Two of Kusama’s hugely popular Infinity Mirror Rooms installations are also on show at Tate Modern until June next year, providing much needed revenue for the gallery in the wake of the Covid-19 pandemic (tickets for the artist’s “unique vision of endless reflections” cost £10 full price, and continue to sell out).

A retrospective of Kusama’s work is also due to open at the M+ museum in Hong Kong later this year (12 November-14 May 2023). An accompanying publication, described as the “most comprehensive survey of her work to date”, will be published by Thames & Hudson in London (Yayoi Kusama: 1945 to Now). The volume, edited by Doryun Chong (M+ deputy director), is structured around six thematic sections including “The Biocosmic” and “Joy of Life”. The book also features selections from Kusama’s unpublished writings as well as correspondence with the UK artist Georgia O’Keeffe.

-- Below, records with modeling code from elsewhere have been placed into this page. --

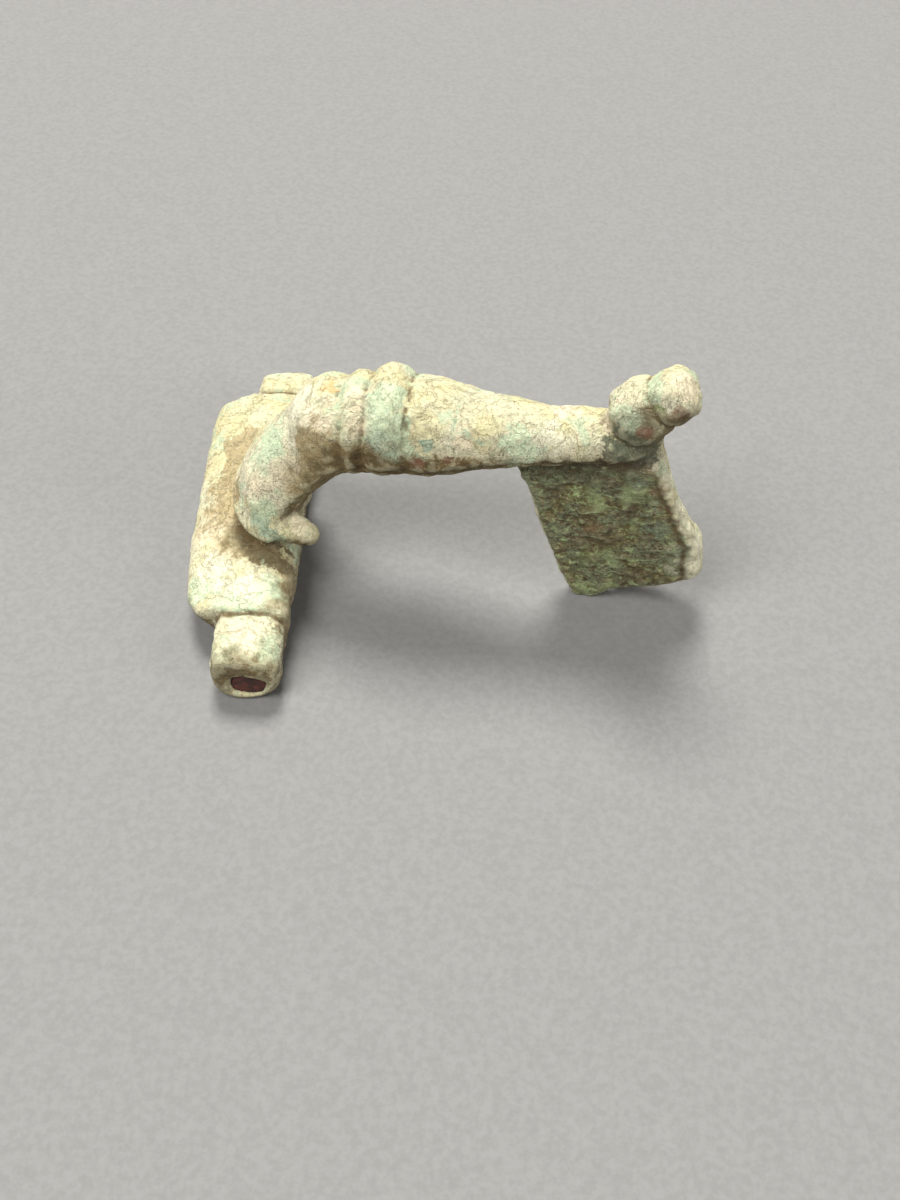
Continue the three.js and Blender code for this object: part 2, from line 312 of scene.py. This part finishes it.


# The crust's colours, its dirt and rust, with painted shade and painted highlights among them,
# and then the catch plate's own, with a painted shade for under the bow.
CREAM = (0.73, 0.70, 0.47)
PALE_CREAM_AND_HIGHLIGHT = (0.87, 0.84, 0.62)
YELLOW_CREAM = (0.74, 0.68, 0.38)
MINT = (0.56, 0.68, 0.46)
FRESH_MINT = (0.66, 0.80, 0.54)
TEAL = (0.42, 0.56, 0.41)
TAN_PINK = (0.72, 0.58, 0.40)
PALE_PINK = (0.93, 0.82, 0.58)
SAND = (0.42, 0.33, 0.18)
BROWN_DIRT_AND_SHADE = (0.40, 0.30, 0.14)
SADDLE_TAN = (0.48, 0.38, 0.20)
OLIVE = (0.18, 0.15, 0.07)
DIRT_AND_SHADE = (0.15, 0.10, 0.035)
DARK_DIRT = (0.05, 0.033, 0.017)
RED_BROWN = (0.26, 0.12, 0.07)
RUST_ORANGE = (0.76, 0.53, 0.24)
NECK_GREEN = (0.12, 0.145, 0.095)
LEAF_GREEN = (0.19, 0.25, 0.08)
PLATE_GREY = (0.25, 0.28, 0.155)
PLATE_GREEN = (0.48, 0.60, 0.28)
PLATE_OLIVE = (0.20, 0.18, 0.065)
PLATE_BROWN = (0.115, 0.07, 0.03)
PLATE_SHADE = (0.075, 0.062, 0.037)
PLATE_TEAL = (0.20, 0.27, 0.19)
PLATE_RUST = (0.38, 0.21, 0.105)

IRON_BLACK = (0.045, 0.018, 0.016)
IRON_RED = (0.12, 0.035, 0.025)
IRON_CRUMBS = (0.22, 0.09, 0.04)


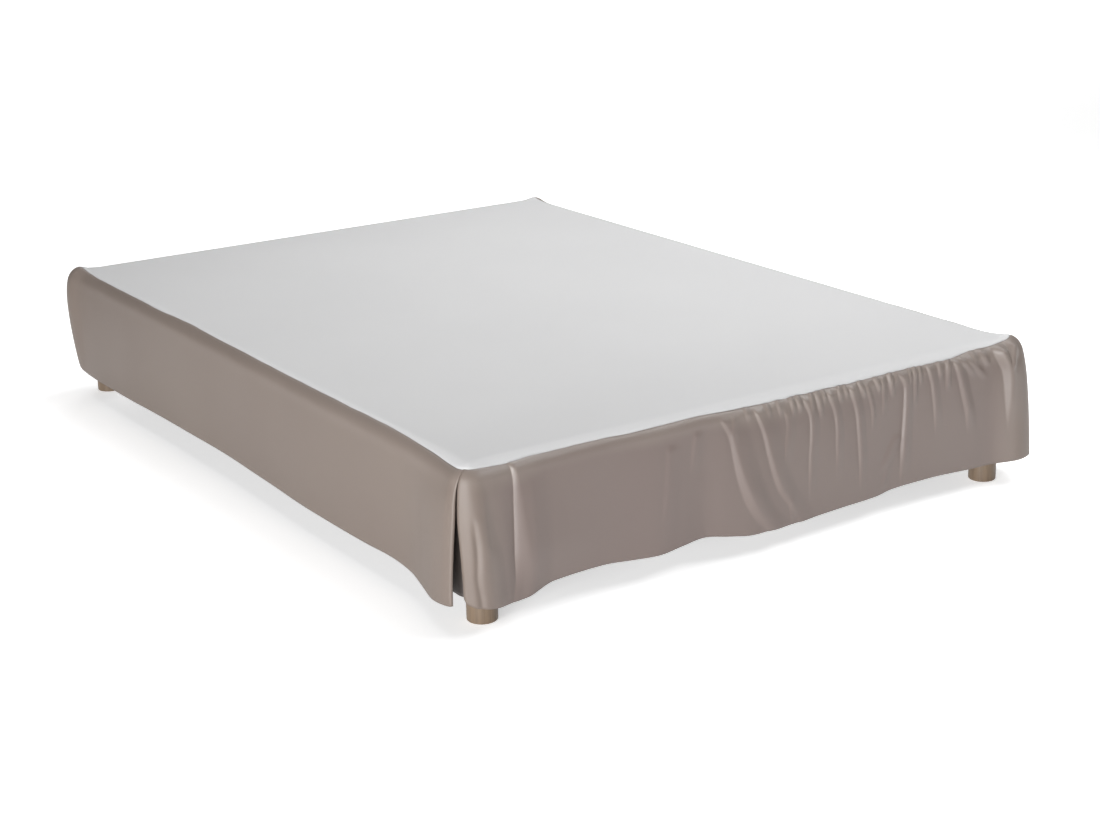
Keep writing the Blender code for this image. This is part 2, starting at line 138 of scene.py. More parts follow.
def dust_cloth():
    """Black spun-bonded cloth, a felt of short fibres pressed in a fine dot pattern."""
    material, tree, shader, place = start_material("spunbond_dust_cloth")
    fibres = add_node(tree, "ShaderNodeTexNoise", {"Scale": 220.0, "Detail": 8.0}, Vector=place)
    dots = add_node(tree, "ShaderNodeTexVoronoi", {"Scale": 420.0, "Randomness": 0.1}, Vector=place)
    tone = two_tones(tree, fibres.outputs["Fac"], DUST_CLOTH, DUST_CLOTH_FIBRE)
    tree.links.new(tone, shader.inputs["Base Color"])
    emboss(tree, shader, dots.outputs["Distance"], 0.4, 0.0004)
    shader.inputs["Roughness"].default_value = 0.9
    return material


def make_object(bm, name, material):
    """An object of one material from a mesh."""
    mesh = bpy.data.meshes.new(name)
    bm.to_mesh(mesh)
    bm.free()
    mesh.materials.append(material)
    made = bpy.data.objects.new(name, mesh)
    bpy.context.scene.collection.objects.link(made)
    return made


def finish_piece(bm, name, material, slot, *nodes):
    """Make a piece of the bed from a mesh, in the place of its CAD nodes."""
    piece = make_object(bm, name, material)
    piece.data.shade_smooth()
    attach(piece, "root")
    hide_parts(*nodes)
    return piece


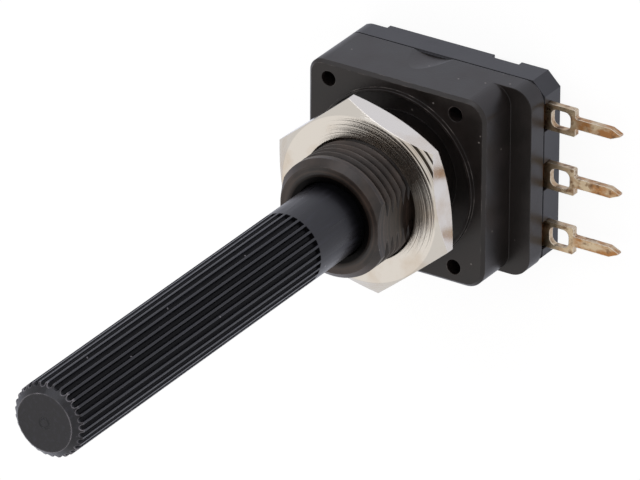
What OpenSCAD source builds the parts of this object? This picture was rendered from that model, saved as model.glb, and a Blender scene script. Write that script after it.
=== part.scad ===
// Rotary potentiometer, 16 mm class: moulded housing with its threaded bush, ribbed 6 mm shaft,
// three flat terminals and a hexagon nut. Millimetres. Z runs along the shaft, towards the knob.
// Z is 0 on the front face of the housing, and the terminals point along -Y, spaced along X.

/* [Housing] */
// Width of the housing across the terminals, along X
body_width = 15.8; // [14:0.1:20]
// Reach of the housing above the shaft axis, along +Y
body_above = 7.8; // [7.3:0.1:10]
// Reach of the front block below the shaft axis, along -Y
block_below = 8.0; // [7.6:0.1:9]
// Reach of the shoulder that carries the terminals, along -Y
shoulder_below = 9.85; // [9.6:0.05:12]
// Depth from the front face to the back of the rear cover
body_depth = 7.9; // [7.5:0.1:10]
// Thickness of the rear cover, from its joint with the housing to its back
cover_thickness = 2.4; // [2.2:0.1:2.6]
// Thickness of the shoulder, from the foot of the front block to the joint
shoulder_thickness = 1.8; // [1.5:0.1:2]
// Radius of the two upper upright corners, of the housing and the cover
corner_radius = 1.2; // [0.5:0.1:1.4]
// Radius of the two lower upright corners of the housing, on the block and on the shoulder
lower_radius = 1.65; // [0.6:0.05:1.8]
// Bevel of the two lower corners of the cover
corner_bevel = 1.1; // [0.5:0.1:1.3]
// Small bevel round the front face
face_bevel = 0.25; // [0.1:0.05:0.4]
// Depth of the prying scallop in each side, at the joint with the cover
scallop_depth = 0.2; // [0.1:0.05:0.4]
// Radius of the scallops
scallop_radius = 7.5; // [4:0.5:12]
// Depth below the front face at which the scallops run out
scallop_end = 2.8; // [1:0.1:4]
// Radius of the holes for the locking posts of the cover
post_hole = 0.62; // [0.5:0.01:0.7]

/* [Seat and bush] */
// Outside radius of the raised seat ring on the front face
seat_radius = 7.1; // [7:0.05:7.3]
// Width of the seat ring
seat_width = 0.2; // [0.15:0.05:0.5]
// Height of the seat ring above the front face
seat_height = 0.4; // [0.2:0.05:0.8]
// Depth of the moat between the seat ring and the bush
moat_depth = 1.0; // [0.4:0.1:1.2]
// Outside radius of the bush over the thread
bush_radius = 4.9; // [4.8:0.05:5]
// Length of the bush from the front face
bush_length = 9.35; // [8:0.05:12]
// Plain length at the foot of the bush, for the hole of the panel
bush_plain = 2.4; // [1.8:0.1:2.5]
// Thread pitch of the bush and the nut
thread_pitch = 0.75; // [0.5:0.05:1]
// Depth of the thread
thread_depth = 0.45; // [0.3:0.05:0.5]
// Distance from the axis to the two flats along the thread
bush_flat = 4.35; // [4.25:0.05:4.6]
// Bevel at the end of the bush
bush_bevel = 0.5; // [0.2:0.05:0.6]
// Widening of the bush mouth, measured on the radius
mouth_bevel = 0.65; // [0.3:0.05:0.8]
// Depth of the shallow widening of the mouth
mouth_depth = 0.15; // [0.1:0.05:0.6]

/* [Shaft] */
// Length of the shaft from the front face to its tip
shaft_length = 48; // [16:1:80]
// Radius of the shaft over its ribs
shaft_radius = 3.0; // [2.9:0.05:3]
// Number of ribs round the shaft
rib_count = 30; // [18:1:40]
// Depth of the grooves between the ribs
rib_depth = 0.25; // [0.15:0.05:0.35]
// Radius of the round bottom of a groove
groove_radius = 0.22; // [0.15:0.01:0.25]
// Height above the front face where the ribs start
rib_start = 15.2; // [13:0.1:20]
// Bevel at the tip of the shaft
tip_bevel = 0.65; // [0.3:0.05:0.8]
// Radius of the flange that holds the shaft in the housing
flange_radius = 4.2; // [3.8:0.1:4.6]
// Radius of the pilot that runs in the rear cover
pilot_radius = 1.5; // [1.2:0.1:1.7]

/* [Turning] */
// Total turn between the two stops, in degrees
turn_angle = 300; // [240:5:310]
// Half width of the fixed stop, in degrees
stop_half_angle = 12; // [8:1:14]
// Radius of the wiper track, to its middle line
track_radius = 5.5; // [5.3:0.05:5.6]
// Width of the wiper track
track_width = 1.4; // [1:0.1:1.6]

/* [Terminals] */
// Spacing of the terminals
terminal_pitch = 5.0; // [4.8:0.1:5.1]
// Width of the flat part of a terminal
tag_width = 2.25; // [2:0.05:2.6]
// Distance from the axis to the end of the flat part
tag_end = 12.3; // [12:0.1:14]
// Width of the pin of a terminal
pin_width = 0.85; // [0.6:0.05:1.2]
// Distance from the axis to the point of the pin
pin_end = 16.25; // [14:0.05:20]
// Thickness of the terminal metal
terminal_metal = 0.5; // [0.3:0.05:0.5]
// Distance from the front surface of the terminals to the back of the cover
terminal_back = 1.83; // [1.7:0.01:1.9]
// Width of the solder hole
eye_width = 1.5; // [1:0.05:1.6]
// Length of the solder hole
eye_length = 1.7; // [1.5:0.05:1.8]
// Radius of the corners of the solder hole
eye_corner = 0.5; // [0.2:0.05:0.7]
// Distance from the axis to the middle of the solder hole
eye_place = 11.03; // [10.9:0.05:11.1]

/* [Inside] */
// Height of the chamber in which the rotor turns, from the roof to the board
chamber_height = 2.4; // [2.3:0.05:2.5]
// Thickness of the element board
board_thickness = 1.17; // [0.8:0.01:1.2]
// Room for the spring washer between the roof and the flange
washer_room = 0.25; // [0.2:0.01:0.3]
// Thickness of the flange of the shaft
flange_thickness = 0.6; // [0.5:0.05:0.7]
// Thickness of the rotor
rotor_thickness = 0.7; // [0.6:0.05:0.75]
// Reach of the stop lug beyond the edge of the rotor
lug_reach = 1.3; // [1:0.1:1.4]
// Thickness of the wiper metal
wiper_metal = 0.15; // [0.1:0.01:0.2]
// Radius of the body of a rivet
rivet_r = 0.6; // [0.5:0.05:0.65]
// Radius of the head of a rivet
rivet_head = 0.85; // [0.75:0.05:0.85]
// Thickness of the head of a rivet
head_thick = 0.25; // [0.2:0.01:0.3]

/* [Nut] */
// How much narrower than the housing the nut is, across its flats
nut_margin = 1.9; // [1.4:0.1:3.9]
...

Ninety-three-year-old Kusama is one of the biggest stars in the art world, famed for her signature spot motifs and bold colours used across multiple media. Although Kusama left her conservative Japanese upbringing in her late 20s to immerse herself in the 1960s underground New York art scene—gaining some notoriety—it was not until much later in life that she achieved widespread recognition. Our must-read guide to books on Kusama includes Kusama’s Body Festival in 60s (2011) by the artist herself.